** begin Provided data **

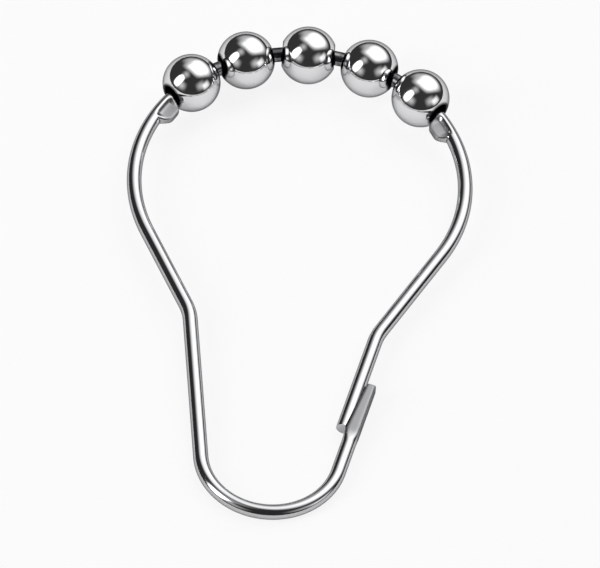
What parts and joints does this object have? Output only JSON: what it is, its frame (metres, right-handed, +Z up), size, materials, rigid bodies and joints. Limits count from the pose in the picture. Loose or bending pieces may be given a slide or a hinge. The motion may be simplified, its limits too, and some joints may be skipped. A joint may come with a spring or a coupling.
{
  "type": "shower curtain hook",
  "caption": "Bent-wire hook for a shower curtain: a round top threaded with rolling balls, a narrow waist, a U-shaped throat and a lapped clasp in one leg.",
  "frame": {"origin": "on the table that the hook lies on, at the middle of its bounding box", "axes": "+Z up from the table, +Y towards the round top with the balls, +X towards the leg with the clasp"},
  "size_m": [0.047, 0.082, 0.008],
  "materials": {
    "wire": "bright plated wire",
    "balls": "mirror-polished plating"
  },
  "bodies": {
    "wire": {"hook_wire": "wire"},
    "ball_1": {"roller_ball_1": "balls"},
    "ball_2": {"roller_ball_2": "balls"},
    "ball_3": {"roller_ball_3": "balls"},
    "ball_4": {"roller_ball_4": "balls"},
    "ball_5": {"roller_ball_5": "balls"}
  },
  "joints": [
    {"name": "ball_1_spin", "type": "hinge", "parent": "wire", "child": "ball_1", "pos_m": [-0.01578, 0.03054, 0.004], "axis": [0.7086, 0.7051, 0.0274], "continuous": true},
    {"name": "ball_2_spin", "type": "hinge", "parent": "wire", "child": "ball_2", "pos_m": [-0.00853, 0.03536, 0.004], "axis": [0.9243, 0.3814, 0.0148], "continuous": true},
    {"name": "ball_3_spin", "type": "hinge", "parent": "wire", "child": "ball_3", "pos_m": [0, 0.03705, 0.004], "axis": [1, 0, 0], "continuous": true},
    {"name": "ball_4_spin", "type": "hinge", "parent": "wire", "child": "ball_4", "pos_m": [0.00853, 0.03536, 0.004], "axis": [0.9243, -0.3814, -0.0148], "continuous": true},
    {"name": "ball_5_spin", "type": "hinge", "parent": "wire", "child": "ball_5", "pos_m": [0.01578, 0.03054, 0.004], "axis": [0.7086, -0.7051, -0.0274], "continuous": true}
  ]
}
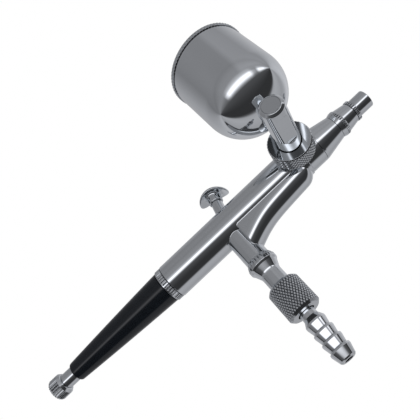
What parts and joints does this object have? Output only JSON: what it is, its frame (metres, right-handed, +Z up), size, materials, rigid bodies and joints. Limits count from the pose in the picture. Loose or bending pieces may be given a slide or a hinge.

** end Provided data **

* Written request *
All the data must be duplicated exactly, with nothing added or removed.

* Problem solution *
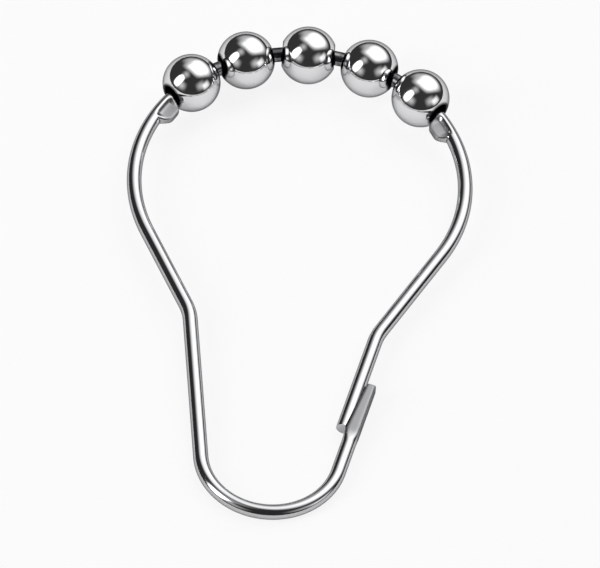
What parts and joints does this object have? Output only JSON: what it is, its frame (metres, right-handed, +Z up), size, materials, rigid bodies and joints. Limits count from the pose in the picture. Loose or bending pieces may be given a slide or a hinge. The motion may be simplified, its limits too, and some joints may be skipped. A joint may come with a spring or a coupling.
{
  "type": "shower curtain hook",
  "caption": "Bent-wire hook for a shower curtain: a round top threaded with rolling balls, a narrow waist, a U-shaped throat and a lapped clasp in one leg.",
  "frame": {"origin": "on the table that the hook lies on, at the middle of its bounding box", "axes": "+Z up from the table, +Y towards the round top with the balls, +X towards the leg with the clasp"},
  "size_m": [0.047, 0.082, 0.008],
  "materials": {
    "wire": "bright plated wire",
    "balls": "mirror-polished plating"
  },
  "bodies": {
    "wire": {"hook_wire": "wire"},
    "ball_1": {"roller_ball_1": "balls"},
    "ball_2": {"roller_ball_2": "balls"},
    "ball_3": {"roller_ball_3": "balls"},
    "ball_4": {"roller_ball_4": "balls"},
    "ball_5": {"roller_ball_5": "balls"}
  },
  "joints": [
    {"name": "ball_1_spin", "type": "hinge", "parent": "wire", "child": "ball_1", "pos_m": [-0.01578, 0.03054, 0.004], "axis": [0.7086, 0.7051, 0.0274], "continuous": true},
    {"name": "ball_2_spin", "type": "hinge", "parent": "wire", "child": "ball_2", "pos_m": [-0.00853, 0.03536, 0.004], "axis": [0.9243, 0.3814, 0.0148], "continuous": true},
    {"name": "ball_3_spin", "type": "hinge", "parent": "wire", "child": "ball_3", "pos_m": [0, 0.03705, 0.004], "axis": [1, 0, 0], "continuous": true},
    {"name": "ball_4_spin", "type": "hinge", "parent": "wire", "child": "ball_4", "pos_m": [0.00853, 0.03536, 0.004], "axis": [0.9243, -0.3814, -0.0148], "continuous": true},
    {"name": "ball_5_spin", "type": "hinge", "parent": "wire", "child": "ball_5", "pos_m": [0.01578, 0.03054, 0.004], "axis": [0.7086, -0.7051, -0.0274], "continuous": true}
  ]
}
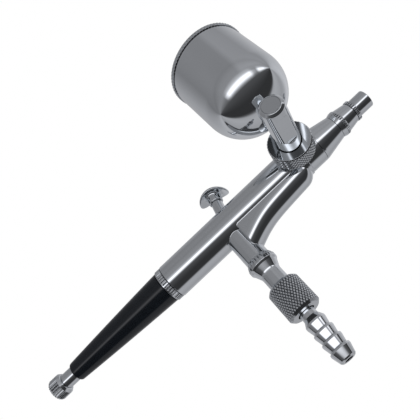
What parts and joints does this object have? Output only JSON: what it is, its frame (metres, right-handed, +Z up), size, materials, rigid bodies and joints. Limits count from the pose in the picture. Loose or bending pieces may be given a slide or a hinge.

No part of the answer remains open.